■ AIM ■
Copy the first line of the material below and every later line through the line containing "sleeve_r = 6.5; // [6:0.25:8]", without any other output.

■ DATA ■
↓
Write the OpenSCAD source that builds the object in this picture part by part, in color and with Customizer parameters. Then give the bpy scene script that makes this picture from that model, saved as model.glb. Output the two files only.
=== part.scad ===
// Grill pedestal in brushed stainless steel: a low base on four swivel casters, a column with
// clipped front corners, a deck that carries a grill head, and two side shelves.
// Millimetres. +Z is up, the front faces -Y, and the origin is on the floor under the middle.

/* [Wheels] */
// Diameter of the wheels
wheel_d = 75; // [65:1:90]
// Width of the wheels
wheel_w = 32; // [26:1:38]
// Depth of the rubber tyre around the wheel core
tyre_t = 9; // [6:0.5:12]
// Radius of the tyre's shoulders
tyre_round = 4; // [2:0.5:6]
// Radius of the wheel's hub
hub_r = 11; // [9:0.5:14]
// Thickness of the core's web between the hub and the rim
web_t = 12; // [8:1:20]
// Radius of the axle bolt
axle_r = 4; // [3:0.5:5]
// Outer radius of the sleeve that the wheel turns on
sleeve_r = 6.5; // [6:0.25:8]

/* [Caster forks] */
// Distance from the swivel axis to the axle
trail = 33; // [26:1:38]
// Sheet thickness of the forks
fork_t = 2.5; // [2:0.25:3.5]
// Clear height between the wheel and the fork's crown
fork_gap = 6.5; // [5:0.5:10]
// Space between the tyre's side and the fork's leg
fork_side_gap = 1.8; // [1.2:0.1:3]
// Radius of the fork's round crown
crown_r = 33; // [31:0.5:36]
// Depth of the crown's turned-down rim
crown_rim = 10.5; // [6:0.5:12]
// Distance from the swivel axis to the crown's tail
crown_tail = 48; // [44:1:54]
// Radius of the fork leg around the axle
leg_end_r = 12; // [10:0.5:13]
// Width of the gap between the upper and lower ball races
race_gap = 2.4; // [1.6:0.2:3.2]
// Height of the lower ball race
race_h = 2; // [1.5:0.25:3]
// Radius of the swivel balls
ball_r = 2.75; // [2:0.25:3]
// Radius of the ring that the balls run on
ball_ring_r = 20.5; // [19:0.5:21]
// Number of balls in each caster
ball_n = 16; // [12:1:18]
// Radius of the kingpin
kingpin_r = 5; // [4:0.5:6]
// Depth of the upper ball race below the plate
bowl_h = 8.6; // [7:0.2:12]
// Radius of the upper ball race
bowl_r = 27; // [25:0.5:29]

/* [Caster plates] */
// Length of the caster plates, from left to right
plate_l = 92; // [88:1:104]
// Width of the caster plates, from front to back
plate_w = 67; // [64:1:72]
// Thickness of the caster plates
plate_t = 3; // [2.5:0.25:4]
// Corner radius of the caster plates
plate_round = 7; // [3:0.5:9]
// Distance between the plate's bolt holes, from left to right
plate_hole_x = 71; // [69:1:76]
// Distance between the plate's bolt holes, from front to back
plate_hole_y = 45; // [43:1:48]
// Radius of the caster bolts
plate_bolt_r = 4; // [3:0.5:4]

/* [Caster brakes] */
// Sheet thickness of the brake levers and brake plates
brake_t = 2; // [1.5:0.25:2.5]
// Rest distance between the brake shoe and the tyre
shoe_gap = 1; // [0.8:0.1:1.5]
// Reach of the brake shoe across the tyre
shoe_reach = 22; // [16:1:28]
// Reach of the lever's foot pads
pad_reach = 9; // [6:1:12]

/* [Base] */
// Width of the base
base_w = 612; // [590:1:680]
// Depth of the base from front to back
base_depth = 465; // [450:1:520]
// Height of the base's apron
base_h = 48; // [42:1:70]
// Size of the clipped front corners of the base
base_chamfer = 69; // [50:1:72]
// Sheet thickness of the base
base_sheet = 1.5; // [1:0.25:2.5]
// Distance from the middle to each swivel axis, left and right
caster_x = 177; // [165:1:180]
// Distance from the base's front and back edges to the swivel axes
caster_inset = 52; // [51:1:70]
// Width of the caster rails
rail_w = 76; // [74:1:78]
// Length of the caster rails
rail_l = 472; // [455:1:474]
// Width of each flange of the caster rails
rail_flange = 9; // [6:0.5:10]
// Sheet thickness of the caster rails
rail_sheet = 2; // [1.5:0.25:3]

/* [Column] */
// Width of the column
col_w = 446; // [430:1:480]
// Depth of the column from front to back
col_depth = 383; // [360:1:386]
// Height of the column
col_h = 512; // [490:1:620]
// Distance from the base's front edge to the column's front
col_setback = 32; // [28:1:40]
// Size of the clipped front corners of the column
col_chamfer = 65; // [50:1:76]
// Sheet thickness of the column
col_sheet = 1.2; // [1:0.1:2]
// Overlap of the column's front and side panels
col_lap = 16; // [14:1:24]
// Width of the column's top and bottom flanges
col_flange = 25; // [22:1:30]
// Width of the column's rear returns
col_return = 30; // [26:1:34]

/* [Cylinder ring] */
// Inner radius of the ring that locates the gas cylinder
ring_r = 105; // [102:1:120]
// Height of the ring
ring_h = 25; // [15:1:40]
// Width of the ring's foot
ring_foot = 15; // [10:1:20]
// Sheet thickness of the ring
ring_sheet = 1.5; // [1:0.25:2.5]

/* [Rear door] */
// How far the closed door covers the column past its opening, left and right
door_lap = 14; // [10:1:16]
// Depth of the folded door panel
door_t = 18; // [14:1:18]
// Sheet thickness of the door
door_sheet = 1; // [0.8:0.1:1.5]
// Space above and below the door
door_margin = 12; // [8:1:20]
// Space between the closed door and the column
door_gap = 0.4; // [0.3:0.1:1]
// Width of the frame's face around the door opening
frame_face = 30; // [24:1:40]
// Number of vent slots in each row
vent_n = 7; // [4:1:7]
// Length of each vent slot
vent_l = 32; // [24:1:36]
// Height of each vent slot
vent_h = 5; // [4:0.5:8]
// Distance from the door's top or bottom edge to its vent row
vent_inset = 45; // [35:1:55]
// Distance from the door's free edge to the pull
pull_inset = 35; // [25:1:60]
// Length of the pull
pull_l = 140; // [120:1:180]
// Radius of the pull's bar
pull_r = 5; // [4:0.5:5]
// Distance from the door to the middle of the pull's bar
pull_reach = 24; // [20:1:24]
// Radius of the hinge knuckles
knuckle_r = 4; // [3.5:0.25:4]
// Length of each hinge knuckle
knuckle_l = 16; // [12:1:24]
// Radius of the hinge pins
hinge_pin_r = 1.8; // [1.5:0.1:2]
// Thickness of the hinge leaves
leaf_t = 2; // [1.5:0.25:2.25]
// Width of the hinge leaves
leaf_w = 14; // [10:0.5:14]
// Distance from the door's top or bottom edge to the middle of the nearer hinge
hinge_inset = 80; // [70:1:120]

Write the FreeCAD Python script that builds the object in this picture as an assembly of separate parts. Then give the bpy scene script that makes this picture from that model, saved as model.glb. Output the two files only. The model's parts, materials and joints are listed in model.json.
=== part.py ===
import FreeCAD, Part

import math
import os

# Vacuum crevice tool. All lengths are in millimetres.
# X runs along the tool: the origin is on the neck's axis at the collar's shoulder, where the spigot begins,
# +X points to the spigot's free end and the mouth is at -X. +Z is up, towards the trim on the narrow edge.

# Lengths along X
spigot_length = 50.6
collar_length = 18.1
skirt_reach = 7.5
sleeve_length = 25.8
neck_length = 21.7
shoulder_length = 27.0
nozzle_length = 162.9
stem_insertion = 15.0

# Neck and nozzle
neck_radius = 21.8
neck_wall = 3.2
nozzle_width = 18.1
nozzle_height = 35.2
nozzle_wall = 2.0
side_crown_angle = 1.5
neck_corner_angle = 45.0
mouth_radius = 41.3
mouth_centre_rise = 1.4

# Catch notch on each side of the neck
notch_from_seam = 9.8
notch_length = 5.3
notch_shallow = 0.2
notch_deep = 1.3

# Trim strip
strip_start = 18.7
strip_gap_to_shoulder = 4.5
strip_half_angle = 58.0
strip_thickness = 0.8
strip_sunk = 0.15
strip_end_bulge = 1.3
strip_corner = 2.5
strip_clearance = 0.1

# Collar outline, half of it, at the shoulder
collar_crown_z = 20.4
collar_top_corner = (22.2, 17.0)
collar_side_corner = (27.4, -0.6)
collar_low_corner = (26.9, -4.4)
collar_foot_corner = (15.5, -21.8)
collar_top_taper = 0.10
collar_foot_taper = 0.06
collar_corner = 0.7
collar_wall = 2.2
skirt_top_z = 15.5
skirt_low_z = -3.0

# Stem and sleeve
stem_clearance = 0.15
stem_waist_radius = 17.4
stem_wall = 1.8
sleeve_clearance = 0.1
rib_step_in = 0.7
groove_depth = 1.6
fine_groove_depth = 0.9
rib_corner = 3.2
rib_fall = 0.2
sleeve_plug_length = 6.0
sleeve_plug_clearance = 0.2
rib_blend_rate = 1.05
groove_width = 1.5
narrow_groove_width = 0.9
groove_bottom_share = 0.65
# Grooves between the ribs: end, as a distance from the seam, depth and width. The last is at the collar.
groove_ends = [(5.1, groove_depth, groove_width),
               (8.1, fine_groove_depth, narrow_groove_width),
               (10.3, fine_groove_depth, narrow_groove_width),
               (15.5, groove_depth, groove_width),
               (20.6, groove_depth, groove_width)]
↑
■ ANSWER IN FULL ■
Write the OpenSCAD source that builds the object in this picture part by part, in color and with Customizer parameters. Then give the bpy scene script that makes this picture from that model, saved as model.glb. Output the two files only.
=== part.scad ===
// Grill pedestal in brushed stainless steel: a low base on four swivel casters, a column with
// clipped front corners, a deck that carries a grill head, and two side shelves.
// Millimetres. +Z is up, the front faces -Y, and the origin is on the floor under the middle.

/* [Wheels] */
// Diameter of the wheels
wheel_d = 75; // [65:1:90]
// Width of the wheels
wheel_w = 32; // [26:1:38]
// Depth of the rubber tyre around the wheel core
tyre_t = 9; // [6:0.5:12]
// Radius of the tyre's shoulders
tyre_round = 4; // [2:0.5:6]
// Radius of the wheel's hub
hub_r = 11; // [9:0.5:14]
// Thickness of the core's web between the hub and the rim
web_t = 12; // [8:1:20]
// Radius of the axle bolt
axle_r = 4; // [3:0.5:5]
// Outer radius of the sleeve that the wheel turns on
sleeve_r = 6.5; // [6:0.25:8]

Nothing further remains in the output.